Thermal decay of a metastable state: Influence of rescattering on the quasistationary dynamical rate.

We study the effect of backscattering of the Brownian particles as they escape out of a metastable state overcoming the potential barrier. For this aim, we model this process numerically using the Langevin equations. This modeling is performed for the wide range of the friction constant covering both the energy and spatial diffusion regimes. It is shown how the influence of the descent stage on the quasistationary decay rate gradually disappears as the friction constant decreases. It is found that, in the energy diffusion regime, the rescattering absents and the descent stage does not influence the decay rate. As the value of friction increases, the descent alters the value of the rate by more than 50% for different values of thermal energy and different shapes of the potential.

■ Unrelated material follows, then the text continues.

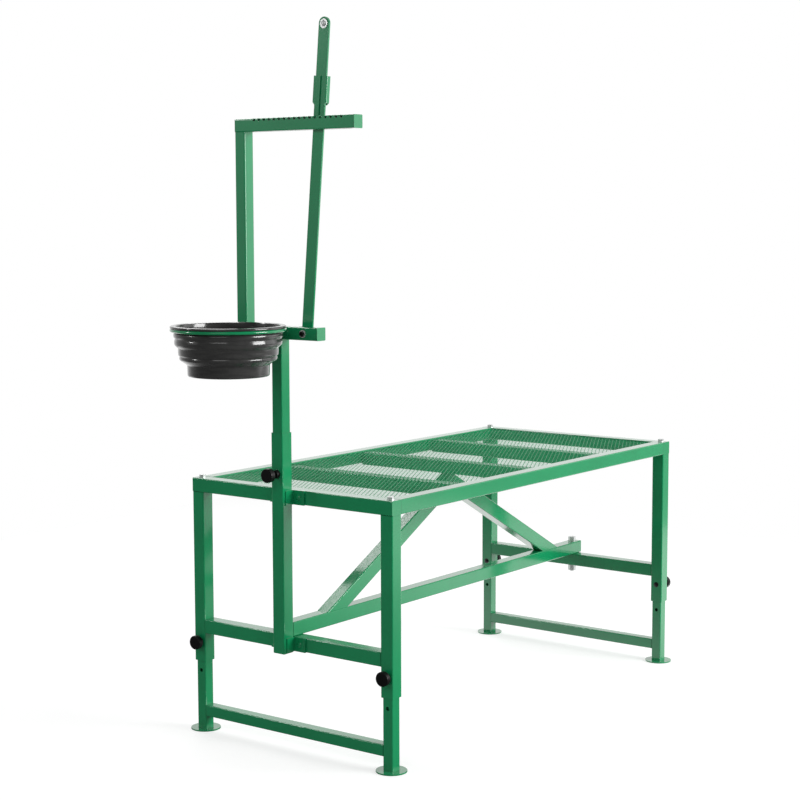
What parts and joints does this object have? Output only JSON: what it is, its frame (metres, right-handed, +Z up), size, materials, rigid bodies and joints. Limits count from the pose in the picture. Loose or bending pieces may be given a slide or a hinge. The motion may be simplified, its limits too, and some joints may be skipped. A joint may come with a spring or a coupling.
{
  "type": "goat milking stand",
  "caption": "Steel milking stand with a mesh deck, telescoping legs, and a height-adjustable head gate with a pivoting neck lever and a lift-out feed bowl.",
  "frame": {"origin": "centre of the whole stand's outline on the floor", "axes": "+Z up; the head gate end faces -Y; +X is to the right when looking along +Y at the head gate"},
  "size_m": [0.6079, 1.5106, 1.5898],
  "materials": {
    "frame_paint": "gloss green powder coat",
    "leg_paint": "gloss green powder coat",
    "gate_paint": "gloss green powder coat",
    "lever_paint": "gloss green powder coat",
    "mesh_paint": "green powder coat on expanded metal",
    "collar_paint": "black powder coat",
    "zinc_bolts": "bright zinc",
    "pivot_steel": "dark steel",
    "knob_plastic": "black, satin",
    "cap_plastic": "black, satin",
    "bowl_plastic": "dark grey, glossy"
  },
  "bodies": {
    "deck_frame": {"beam_bolt": "zinc_bolts", "beam_end_cap": "frame_paint", "beam_nut": "zinc_bolts", "deck_corner_bolts": "zinc_bolts", "deck_front_rail": "frame_paint", "deck_front_support": "frame_paint", "deck_left_rail": "frame_paint", "deck_mesh": "mesh_paint", "deck_middle_support": "frame_paint", "deck_rail_caps": "frame_paint", "deck_rear_rail": "frame_paint", "deck_rear_support": "frame_paint", "deck_right_rail": "frame_paint", "front_brace": "frame_paint", "front_left_outer_leg": "frame_paint", "front_right_outer_leg": "frame_paint", "front_upper_crossbar": "frame_paint", "leg_hole_caps": "cap_plastic", "leg_knob_collars": "collar_paint", "leg_top_plugs": "zinc_bolts", "long_beam": "frame_paint", "plate_bolts": "frame_paint", "plate_nuts": "zinc_bolts", "post_knob_collar": "collar_paint", "post_lower_plate": "frame_paint", "post_sleeve": "frame_paint", "post_upper_plate": "frame_paint", "rear_brace": "frame_paint", "rear_left_outer_leg": "frame_paint", "rear_right_outer_leg": "frame_paint", "rear_upper_crossbar": "frame_paint"},
    "front_leg_frame": {"front_left_inner_leg": "leg_paint", "front_right_inner_leg": "leg_paint", "front_lower_crossbar": "leg_paint", "front_foot_discs": "leg_paint"},
    "rear_leg_frame": {"rear_left_inner_leg": "leg_paint", "rear_right_inner_leg": "leg_paint", "rear_lower_crossbar": "leg_paint", "rear_foot_discs": "leg_paint"},
    "front_left_knob": {"front_left_leg_knob": "knob_plastic"},
    "front_right_knob": {"front_right_leg_knob": "knob_plastic"},
    "rear_left_knob": {"rear_left_leg_knob": "knob_plastic"},
    "rear_right_knob": {"rear_right_leg_knob": "knob_plastic"},
    "post_pin": {"post_knob": "knob_plastic"},
    "head_gate": {"inner_post": "gate_paint", "gate_lower_bar": "gate_paint", "gate_upright": "gate_paint", "gate_top_bar": "gate_paint", "gate_end_caps": "gate_paint", "pivot_bolt": "pivot_steel", "pivot_nut": "zinc_bolts", "pivot_spacers": "zinc_bolts", "ring_bracket": "gate_paint", "bracket_bolts": "gate_paint", "bracket_nuts": "zinc_bolts", "bowl_ring": "gate_paint"},
    "lever": {"neck_lever": "lever_paint", "lever_top_rivet": "zinc_bolts"},
    "catch": {"lever_catch": "lever_paint"},
    "bowl": {"feed_bowl": "bowl_plastic"}
  },
  "joints": [
    {"name": "front_leg_height", "type": "slide", "parent": "deck_frame", "child": "front_leg_frame", "axis": [0, 0, -1], "range_m": [-0.068, 0.136]},
    {"name": "rear_leg_height", "type": "slide", "parent": "deck_frame", "child": "rear_leg_frame", "axis": [0, 0, -1], "range_m": [-0.068, 0.136]},
    {"name": "front_left_pin", "type": "slide", "parent": "deck_frame", "child": "front_left_knob", "axis": [0, -1, 0], "range_m": [-0.005, 0.008]},
    {"name": "front_right_pin", "type": "slide", "parent": "deck_frame", "child": "front_right_knob", "axis": [0, -1, 0], "range_m": [-0.005, 0.008]},
    {"name": "rear_left_pin", "type": "slide", "parent": "deck_frame", "child": "rear_left_knob", "axis": [0, 1, 0], "range_m": [-0.005, 0.008]},
    {"name": "rear_right_pin", "type": "slide", "parent": "deck_frame", "child": "rear_right_knob", "axis": [0, 1, 0], "range_m": [-0.005, 0.008]},
    {"name": "post_knob_pin", "type": "slide", "parent": "deck_frame", "child": "post_pin", "axis": [0, -1, 0], "range_m": [-0.005, 0.008]},
    {"name": "head_gate_height", "type": "slide", "parent": "deck_frame", "child": "head_gate", "axis": [0, 0, 1], "range_m": [-0.068, 0.136]},
    {"name": "lever_swing", "type": "hinge", "parent": "head_gate", "child": "lever", "pos_m": [0.0743, -0.4813, 0.9297], "axis": [0, 1, 0], "range_deg": [-20.8, 8.6]},
    {"name": "catch_slide", "type": "slide", "parent": "lever", "child": "catch", "axis": [0.0818, 0, 0.9967], "range_m": [0, 0.018]},
    {"name": "bowl_lift", "type": "slide", "parent": "head_gate", "child": "bowl", "axis": [0, 0, 1], "range_m": [0, 0.13]}
  ]
}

To study the influence of the backscattering on the decay rate, four potentials have been considered which coincide near the potential well and the barrier but differ beyond the barrier. It is shown that the potential for which the well and the barrier are described by two smoothly joined parabolas ("the parabolic potential") plays a role of a dividing range for the mutual layout of the quasistationary dynamical rate and the widely used in the literature Kramers rate. Namely, for the potentials with steeper tails, the Kramers rate R_{KM} underestimates the true quasistationary dynamical rate R_{D}, whereas for the less steep tails the opposite holds (inversion of R_{D}/R_{KM}). It is demonstrated that the mutual layout of the values of R_{D} for different potentials is explained by the rescattering of the particles from the potential tail.